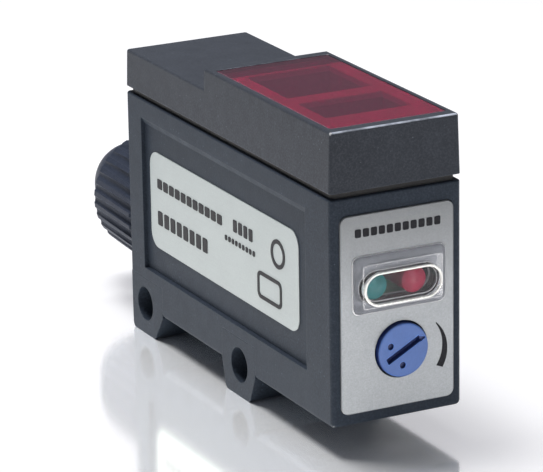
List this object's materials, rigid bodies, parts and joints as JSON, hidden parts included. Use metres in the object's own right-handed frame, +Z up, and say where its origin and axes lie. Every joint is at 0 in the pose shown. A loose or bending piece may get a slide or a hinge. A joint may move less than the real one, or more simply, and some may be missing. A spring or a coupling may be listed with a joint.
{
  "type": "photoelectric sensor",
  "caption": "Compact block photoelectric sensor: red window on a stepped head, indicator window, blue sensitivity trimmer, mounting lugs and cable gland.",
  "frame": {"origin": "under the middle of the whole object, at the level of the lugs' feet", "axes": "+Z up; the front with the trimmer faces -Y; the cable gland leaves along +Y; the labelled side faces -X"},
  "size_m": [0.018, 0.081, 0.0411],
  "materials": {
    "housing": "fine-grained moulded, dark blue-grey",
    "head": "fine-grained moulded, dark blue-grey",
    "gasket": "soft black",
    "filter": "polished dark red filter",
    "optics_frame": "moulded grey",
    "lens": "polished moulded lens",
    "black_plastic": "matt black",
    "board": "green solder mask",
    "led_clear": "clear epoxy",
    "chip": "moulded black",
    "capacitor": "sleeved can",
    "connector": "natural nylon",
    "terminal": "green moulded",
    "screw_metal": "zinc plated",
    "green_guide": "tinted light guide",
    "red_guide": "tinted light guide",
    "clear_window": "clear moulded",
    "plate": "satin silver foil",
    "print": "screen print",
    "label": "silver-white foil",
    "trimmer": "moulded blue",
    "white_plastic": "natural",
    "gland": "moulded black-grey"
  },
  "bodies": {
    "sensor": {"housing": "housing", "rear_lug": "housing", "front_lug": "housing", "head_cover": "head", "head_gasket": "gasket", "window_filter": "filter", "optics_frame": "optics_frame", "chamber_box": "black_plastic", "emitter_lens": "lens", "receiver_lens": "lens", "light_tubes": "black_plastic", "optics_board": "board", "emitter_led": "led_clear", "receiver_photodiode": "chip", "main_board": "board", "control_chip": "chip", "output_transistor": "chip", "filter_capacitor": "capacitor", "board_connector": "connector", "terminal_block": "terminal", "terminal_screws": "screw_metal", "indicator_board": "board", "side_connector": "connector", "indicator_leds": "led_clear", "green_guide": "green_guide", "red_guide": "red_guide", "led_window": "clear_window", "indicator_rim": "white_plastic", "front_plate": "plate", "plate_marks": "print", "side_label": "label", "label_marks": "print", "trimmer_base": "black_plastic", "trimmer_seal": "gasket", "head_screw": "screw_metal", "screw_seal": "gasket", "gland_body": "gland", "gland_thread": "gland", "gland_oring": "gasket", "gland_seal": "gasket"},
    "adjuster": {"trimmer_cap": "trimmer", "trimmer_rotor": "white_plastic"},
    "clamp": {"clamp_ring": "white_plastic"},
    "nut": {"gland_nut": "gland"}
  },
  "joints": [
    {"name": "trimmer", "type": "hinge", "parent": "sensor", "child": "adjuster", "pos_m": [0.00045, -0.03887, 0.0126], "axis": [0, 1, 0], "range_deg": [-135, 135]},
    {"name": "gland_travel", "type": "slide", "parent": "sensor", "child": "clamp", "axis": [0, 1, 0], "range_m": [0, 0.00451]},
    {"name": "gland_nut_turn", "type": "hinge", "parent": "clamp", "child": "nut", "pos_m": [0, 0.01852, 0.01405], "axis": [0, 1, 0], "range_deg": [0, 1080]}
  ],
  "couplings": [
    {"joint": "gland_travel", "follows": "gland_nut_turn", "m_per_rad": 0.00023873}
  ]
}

○ ○ ○

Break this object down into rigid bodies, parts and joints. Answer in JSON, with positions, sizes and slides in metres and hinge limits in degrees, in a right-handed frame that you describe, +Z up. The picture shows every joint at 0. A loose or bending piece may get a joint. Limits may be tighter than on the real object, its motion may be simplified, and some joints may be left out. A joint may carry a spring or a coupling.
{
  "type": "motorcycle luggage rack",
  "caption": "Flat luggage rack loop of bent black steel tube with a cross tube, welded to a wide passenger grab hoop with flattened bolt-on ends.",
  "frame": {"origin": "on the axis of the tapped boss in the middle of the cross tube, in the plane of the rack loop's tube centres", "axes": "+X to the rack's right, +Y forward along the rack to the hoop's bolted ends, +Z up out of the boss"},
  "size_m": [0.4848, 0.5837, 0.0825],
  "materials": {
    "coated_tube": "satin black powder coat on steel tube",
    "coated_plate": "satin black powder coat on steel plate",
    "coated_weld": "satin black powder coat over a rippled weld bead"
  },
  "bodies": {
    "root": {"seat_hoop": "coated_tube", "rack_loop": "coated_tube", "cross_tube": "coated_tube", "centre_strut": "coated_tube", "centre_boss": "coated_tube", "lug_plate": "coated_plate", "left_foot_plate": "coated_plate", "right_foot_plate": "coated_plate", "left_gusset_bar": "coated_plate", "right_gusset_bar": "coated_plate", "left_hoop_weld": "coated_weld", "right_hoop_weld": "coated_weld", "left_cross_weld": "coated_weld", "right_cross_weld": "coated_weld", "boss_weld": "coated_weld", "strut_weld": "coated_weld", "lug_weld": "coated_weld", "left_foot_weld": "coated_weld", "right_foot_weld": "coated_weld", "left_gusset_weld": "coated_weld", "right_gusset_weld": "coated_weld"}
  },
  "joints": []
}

○ ○ ○

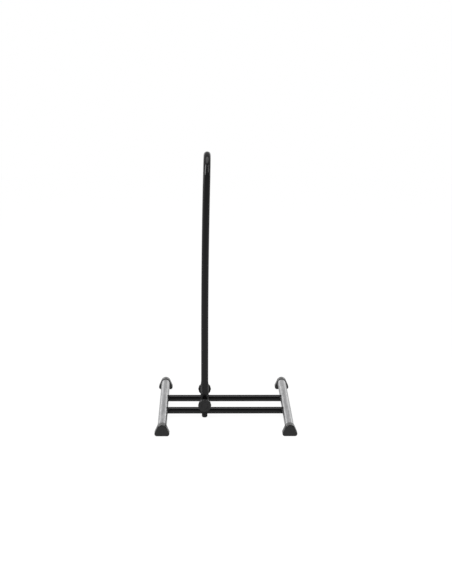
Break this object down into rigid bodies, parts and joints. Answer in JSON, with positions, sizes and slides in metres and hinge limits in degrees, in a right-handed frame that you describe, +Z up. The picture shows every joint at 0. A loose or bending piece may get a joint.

○ ○ ○

Exercise: Read the data above. Pull out each line in which the string "object" appears.

Written answer:
List this object's materials, rigid bodies, parts and joints as JSON, hidden parts included. Use metres in the object's own right-handed frame, +Z up, and say where its origin and axes lie. Every joint is at 0 in the pose shown. A loose or bending piece may get a slide or a hinge. A joint may move less than the real one, or more simply, and some may be missing. A spring or a coupling may be listed with a joint.
  "frame": {"origin": "under the middle of the whole object, at the level of the lugs' feet", "axes": "+Z up; the front with the trimmer faces -Y; the cable gland leaves along +Y; the labelled side faces -X"},
Break this object down into rigid bodies, parts and joints. Answer in JSON, with positions, sizes and slides in metres and hinge limits in degrees, in a right-handed frame that you describe, +Z up. The picture shows every joint at 0. A loose or bending piece may get a joint. Limits may be tighter than on the real object, its motion may be simplified, and some joints may be left out. A joint may carry a spring or a coupling.
Break this object down into rigid bodies, parts and joints. Answer in JSON, with positions, sizes and slides in metres and hinge limits in degrees, in a right-handed frame that you describe, +Z up. The picture shows every joint at 0. A loose or bending piece may get a joint.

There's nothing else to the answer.